Abstract
We introduce cytoNet, a cloud-based tool to characterize cell populations from microscopy images. cytoNet quantifies spatial topology and functional relationships in cell communities using principles of network science. Capturing multicellular dynamics through graph features, cytoNet also evaluates the effect of cell-cell interactions on individual cell phenotypes. We demonstrate cytoNet’s capabilities in four case studies: 1) characterizing the temporal dynamics of neural progenitor cell communities during neural differentiation, 2) identifying communities of pain-sensing neurons in vivo, 3) capturing the effect of cell community on endothelial cell morphology, and 4) investigating the effect of laminin α4 on perivascular niches in adipose tissue. The analytical framework introduced here can be used to study the dynamics of complex cell communities in a quantitative manner, leading to a deeper understanding of environmental effects on cellular behavior. The versatile, cloud-based format of cytoNet makes the image analysis framework accessible to researchers across domains.

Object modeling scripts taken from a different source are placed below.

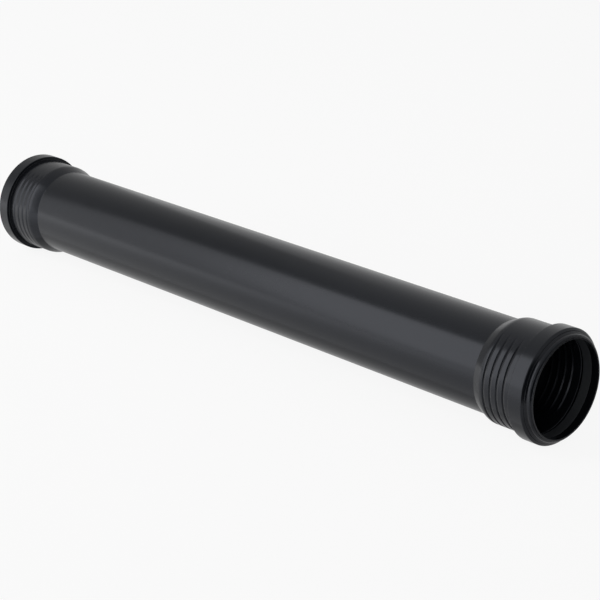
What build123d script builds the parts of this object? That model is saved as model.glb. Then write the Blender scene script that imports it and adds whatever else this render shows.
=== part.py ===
from build123d import *
from math import atan2, tan
import os

# Soil pipe of nominal size 100 with a ring-seal socket at both ends, lying on its two collars.
# X runs along the pipe and Z is up. The origin is on the ground under the middle of the pipe.
# Stations are measured inwards from the mouth of a socket, radii from the pipe's axis.

# Tube
pipe_radius = 55.0
wall = 3.6
pipe_length = 940.0

# Mouth: a short land that guides the spigot, a thin lip in front and a rounded ring behind it
socket_clearance = 0.6
mouth_land = 3.2
lip_wall = 2.0
lip_length = 1.2
lip_edge = 0.35
ring_step = 2.6
ring_face = 0.2
ring_length = 4.5

# Seal chamber, and the collar whose wall is formed over it
undercut = 2.2
chamber_depth = 6.4
chamber_length = 13.0
chamber_corner = 0.8
front_wall = 2.2
stop_wall = 2.4
stop_edge = 0.6
collar_wall = 3.6
collar_back_edge = 0.7
ledge_height = 1.9
ledge_length = 1.2
ledge_edge = 0.3

# Sloping nose between the ring and the collar, with one fine line scored round it
nose_length = 3.3
nose_round = 1.2
nose_line_height = 2.3
nose_line_size = 0.4

# Socket body, with teeth pressed into its two sides for grip: each falls in a long slope and
# rises in a short step, as a groove outside and a ridge inside. Top and bottom stay smooth.
body_wall = 3.6
rib_land = 12.1
rib_count = 4
rib_pitch = 9.1
rib_sweep = 128.0
rib_slope = 3.2
rib_step = 0.6
groove_depth = 1.0
groove_blend = 0.3
ridge_clearance = 0.4
ridge_height = 1.0
ridge_blend = 0.6

# Shoulder behind the last rib, and the flare that falls from it to the tube
shoulder_land = 3.6
shoulder_blend = 12.0
flare_length = 12.5
neck_blend = 1.0

# Rubber lip seal: a heel, an outer leg against the chamber, and a lip that leans into the bore
seal_clearance = 0.15
seal_heel = 3.4
seal_leg = 1.6
seal_lip = 1.6
seal_round = 0.4
seal_root_recess = 0.2
seal_tip_clearance = 1.1
seal_tip_thickness = 0.9
seal_tip_gap = 1.0

# Radii, from the bore outwards
bore_radius = pipe_radius - wall
mouth_radius = pipe_radius + socket_clearance
body_bore = mouth_radius + ridge_clearance + ridge_height
body_radius = body_bore + body_wall
lip_radius = mouth_radius + lip_wall
ring_radius = lip_radius + ring_step
ring_round = ring_step - ring_face
undercut_radius = mouth_radius + undercut
ledge_radius = body_radius + ledge_height
chamber_radius = mouth_radius + chamber_depth
collar_radius = chamber_radius + collar_wall

# Stations, from the mouth inwards
ring_back = lip_length + ring_length
nose_back = ring_back + nose_length
chamber_front = nose_back + front_wall
chamber_back = chamber_front + chamber_length
collar_back = chamber_back + stop_wall
ledge_back = collar_back + ledge_length
rib_stations = [collar_back + rib_land + i * rib_pitch for i in range(rib_count)]
flare_top = rib_stations[-1] + shoulder_land
flare_foot = flare_top + flare_length
flare_angle = atan2(body_radius - pipe_radius, flare_length)
inner_flare_top = flare_top - body_wall * tan(flare_angle / 2)
inner_flare_foot = flare_foot - wall * tan(flare_angle / 2)

half_length = pipe_length / 2
axis_height = collar_radius
axis_point = Vector(0, 0, axis_height)
pipe_axis = Axis(axis_point, (1, 0, 0))
section = Plane(origin=axis_point, x_dir=(1, 0, 0), z_dir=(0, -1, 0))
middle = Plane(origin=axis_point, x_dir=(0, 1, 0), z_dir=(1, 0, 0))


def at(station, radius):
    """The section's point at a station of the right socket and a radius from the pipe's axis."""
    return (half_length - station, radius)


def tooth(station, radius, depth, cover):
    """The outline of one rib on a wall, whose step stands at the station, with a cover over it."""
    return [
        at(station - rib_step - rib_slope, radius),
        at(station - rib_step, radius - depth),
        at(station, radius),
        at(station, radius + cover),
        at(station - rib_step - rib_slope, radius + cover),
    ]


def corner(shape, station, radius):
    """The corner of a section that lies nearest to a station and a radius."""
    return shape.vertices().sort_by_distance(at(station, radius))[0]


# The pipe's right half is one revolved section, from its middle to the mouth and back inside
nose_slope = nose_length / (collar_radius - ring_radius)
nose_line_station = ring_back + nose_line_height * nose_slope
rib_starts = [side - rib_sweep / 2 for side in (-90, 90)]

with BuildPart() as pipe:
    with BuildSketch(section) as pipe_section:
        with BuildLine():
            Polyline(
                (0, pipe_radius),
                at(flare_foot, pipe_radius),
                at(flare_top, body_radius),
                at(ledge_back, body_radius),
                at(ledge_back, ledge_radius),
                at(collar_back, ledge_radius),
                at(collar_back, collar_radius),
                at(nose_back, collar_radius),
                at(ring_back, ring_radius),
                at(lip_length, ring_radius),
                at(lip_length, lip_radius),
                at(0, lip_radius),
                at(0, mouth_radius),
                at(mouth_land, mouth_radius),
                at(chamber_front, undercut_radius),
                at(chamber_front, chamber_radius),
                at(chamber_back, chamber_radius),
                at(chamber_back, body_bore),
                at(inner_flare_top, body_bore),
                at(inner_flare_foot, bore_radius),
                (0, bore_radius),
                close=True,
            )
        make_face()
        with Locations(at(nose_line_station, ring_radius + nose_line_height)):
            Circle(nose_line_size, mode=Mode.SUBTRACT)
        fillet(corner(pipe_section, flare_foot, pipe_radius), neck_blend)
        fillet(corner(pipe_section, flare_top, body_radius), shoulder_blend)
        fillet(corner(pipe_section, inner_flare_foot, bore_radius), neck_blend + wall)
        fillet(corner(pipe_section, inner_flare_top, body_bore), shoulder_blend - body_wall)
        fillet(corner(pipe_section, ledge_back, ledge_radius), ledge_edge)
        fillet(corner(pipe_section, collar_back, collar_radius), collar_back_edge)
        fillet(corner(pipe_section, nose_back, collar_radius), nose_round)
        fillet(corner(pipe_section, lip_length, ring_radius), ring_round)
        fillet(corner(pipe_section, 0, lip_radius), lip_edge)
        fillet(corner(pipe_section, 0, mouth_radius), lip_edge)
        fillet(corner(pipe_section, chamber_front, chamber_radius), chamber_corner)
        fillet(corner(pipe_section, chamber_back, chamber_radius), chamber_corner)
        fillet(corner(pipe_section, chamber_back, body_bore), stop_edge)
    revolve(axis=pipe_axis)
    for start in rib_starts:
        with BuildSketch(section.rotated((start, 0, 0))) as ridges:
            for station in rib_stations:
                with BuildLine():
                    Polyline(*tooth(station, body_bore, ridge_height, body_wall / 2), close=True)
                make_face()
                fillet(corner(ridges, station - rib_step, body_bore - ridge_height), ridge_blend)
        revolve(axis=pipe_axis, revolution_arc=rib_sweep)
        with BuildSketch(section.rotated((start, 0, 0))) as grooves:
            for station in rib_stations:
                with BuildLine():
                    Polyline(*tooth(station, body_radius, groove_depth, ledge_height), close=True)
                make_face()
                fillet(corner(grooves, station - rib_step, body_radius - groove_depth), groove_blend)
        revolve(axis=pipe_axis, revolution_arc=rib_sweep, mode=Mode.SUBTRACT)
    mirror(about=middle)
pipe.part.label = "pipe"

# The lip seal is one rubber ring; its slot opens away from the mouth
seal_front = chamber_front + seal_clearance
seal_back = chamber_back - seal_clearance
seal_outer = chamber_radius - seal_clearance
heel_back = seal_front + seal_heel
seal_root = undercut_radius + seal_root_recess
seal_tip = mouth_radius + seal_tip_clearance
seal_end = chamber_back - seal_tip_gap
lip_slope = (seal_root - seal_tip) / (seal_end - seal_front)
slot_inner = seal_root - seal_heel * lip_slope + seal_lip

with BuildPart() as seal_right:
    with BuildSketch(section) as seal_section:
        with BuildLine():
            Polyline(
                at(seal_front, seal_root),
                at(seal_end, seal_tip),
                at(seal_end, seal_tip + seal_tip_thickness),
                at(heel_back, slot_inner),
                at(heel_back, seal_outer - seal_leg),
                at(seal_back, seal_outer - seal_leg),
                at(seal_back, seal_outer),
                at(seal_front, seal_outer),
                close=True,
            )
        make_face()
        fillet(corner(seal_section, seal_front, seal_root), seal_round)
        fillet(corner(seal_section, seal_end, seal_tip), seal_round)
        fillet(corner(seal_section, seal_end, seal_tip + seal_tip_thickness), seal_round)
        fillet(corner(seal_section, seal_back, seal_outer - seal_leg), seal_round)
        fillet(corner(seal_section, seal_back, seal_outer), chamber_corner)
        fillet(corner(seal_section, seal_front, seal_outer), chamber_corner)
    revolve(axis=pipe_axis)
seal_right.part.label = "seal_right"

# The left socket holds the same seal, turned to face its own mouth
with BuildPart() as seal_left:
    add(mirror(seal_right.part, about=middle, mode=Mode.PRIVATE))
seal_left.part.label = "seal_left"

os.makedirs("parts", exist_ok=True)
export_step(pipe.part, "parts/pipe.step")
export_step(seal_right.part, "parts/seal_right.step")
export_step(seal_left.part, "parts/seal_left.step")
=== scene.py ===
import math

import bpy
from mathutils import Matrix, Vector


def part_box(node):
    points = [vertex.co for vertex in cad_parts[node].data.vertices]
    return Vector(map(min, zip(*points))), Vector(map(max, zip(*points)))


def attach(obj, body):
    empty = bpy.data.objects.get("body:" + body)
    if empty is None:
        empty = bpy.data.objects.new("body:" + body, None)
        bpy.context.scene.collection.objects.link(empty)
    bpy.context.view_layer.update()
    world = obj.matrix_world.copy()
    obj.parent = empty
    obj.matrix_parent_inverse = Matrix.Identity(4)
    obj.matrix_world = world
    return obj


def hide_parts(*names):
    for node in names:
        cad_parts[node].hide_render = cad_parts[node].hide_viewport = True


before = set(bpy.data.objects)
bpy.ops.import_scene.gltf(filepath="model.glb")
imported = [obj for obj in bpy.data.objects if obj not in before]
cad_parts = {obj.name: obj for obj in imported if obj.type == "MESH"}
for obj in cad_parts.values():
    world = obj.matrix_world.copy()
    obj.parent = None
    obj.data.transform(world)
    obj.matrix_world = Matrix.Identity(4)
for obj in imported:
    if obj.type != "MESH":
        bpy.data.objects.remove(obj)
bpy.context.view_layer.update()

# Pipe
# One piece of mineral-filled polypropylene, coloured through in anthracite. The tube is extruded;
# each socket is then formed on its end while hot, with teeth pressed into both sides of its body
# and a collar blown out over the seal chamber. Nothing is fixed to it.
mm = 0.001
pipe_low, pipe_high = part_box("pipe")
half_length = (pipe_high[0] - pipe_low[0]) / 2 / mm
collar_radius = (pipe_high[2] - pipe_low[2]) / 2 / mm
axis_height = collar_radius * mm

# Radii, from the collar inwards and back out, and the walls between them
collar_wall = 3.6
chamber_depth = 6.4
socket_clearance = 0.6
wall = 3.6
rib_depth = 1.0
ridge_clearance = 0.4
ledge_height = 1.9
lip_wall = 2.0
ring_step = 2.6
undercut = 2.2
chamber_radius = collar_radius - collar_wall
mouth_radius = chamber_radius - chamber_depth
pipe_radius = mouth_radius - socket_clearance
bore_radius = pipe_radius - wall
body_bore = mouth_radius + rib_depth + ridge_clearance
body_radius = body_bore + wall
ledge_radius = body_radius + ledge_height
lip_radius = mouth_radius + lip_wall
ring_radius = lip_radius + ring_step
undercut_radius = mouth_radius + undercut

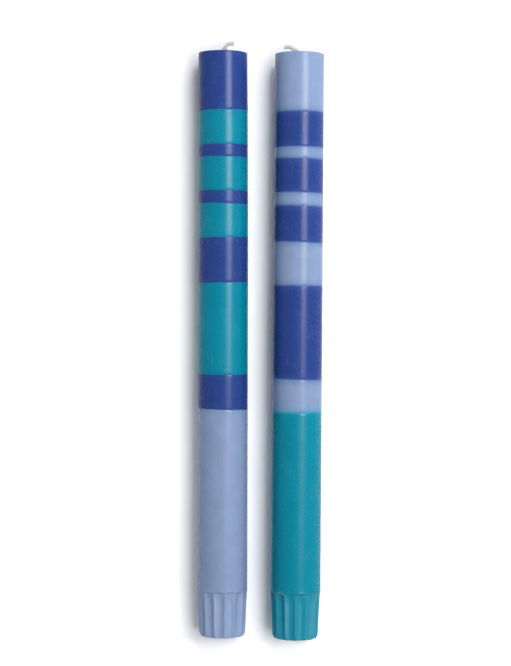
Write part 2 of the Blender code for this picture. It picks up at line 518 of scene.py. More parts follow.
def foot_end_rows(inner):
    """The end face, from the rim in to the wick."""
    rows = []
    for ring in range(1, END_RINGS + 1):
        radius = inner + (BORE_RADIUS - inner) * ring / END_RINGS
        share = max(0.0, 1 - (radius - BORE_RADIUS) / END_HOLLOW_REACH)
        rows.append((radius, END_HOLLOW * share ** 2))
    return rows


def make_foot(candle):
    node = candle.pours[-1]
    last_edge = len(candle.edges) - 1

    def section(angle):
        offset = (angle - candle.flute_turn) % PITCH - PITCH / 2
        top_face = face_rows(candle, last_edge, angle)
        rows = list(reversed(top_face))
        rows += foot_wall_rows(candle, angle, offset, top_face[0][1] - SEAM_WIDTH)
        rows += foot_step_rows(candle, angle, offset)
        rows += foot_groove_rows(candle, angle, offset)
        end_wall = rows[-1][0]
        rows += [rim_point(end_wall, 0.0, step, -1) for step in range(1, RIM_STEPS + 1)]
        return rows + foot_end_rows(rows[-1][0])

    mesh = turned_mesh(node + "_wax", section, FLUTE_COUNT * POINTS_PER_FLUTE, candle.flute_turn)
    return place_piece(candle, node + "_wax", mesh, node)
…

Availability and Implementation QutubLab.org/how | cytoNet contact: cytoNetProject{at}gmail.com Brain Initiative Alliance Toolmaker cytoNet site: https://www.braininitiative.org/toolmakers/resources/cytonet/
Author / Lay Summary cytoNet provides an online tool to rapidly characterize relationships between objects within images and video frames. To study complex tissue, cell and subcellular topologies, cytoNet integrates vision science with the mathematical technique of graph theory. This allows the method to simultaneously identify environmental effects on single cells and on network topology. cytoNet has versatile use across neuroscience, stem cell biology and regenerative medicine. cytoNet applications described in this study include: (1) characterizing how sensing pain alters neural circuit activity, (2) quantifying how vascular cells respond to neurotrophic stimuli overexpressed in the brain after injury or exercise, (3) delineating features of fat tissue that may confer resistance to obesity and (4) uncovering structure-function relationships of human stem cells as they transform into neurons.
Competing Interest Statement
The authors have declared no competing interest.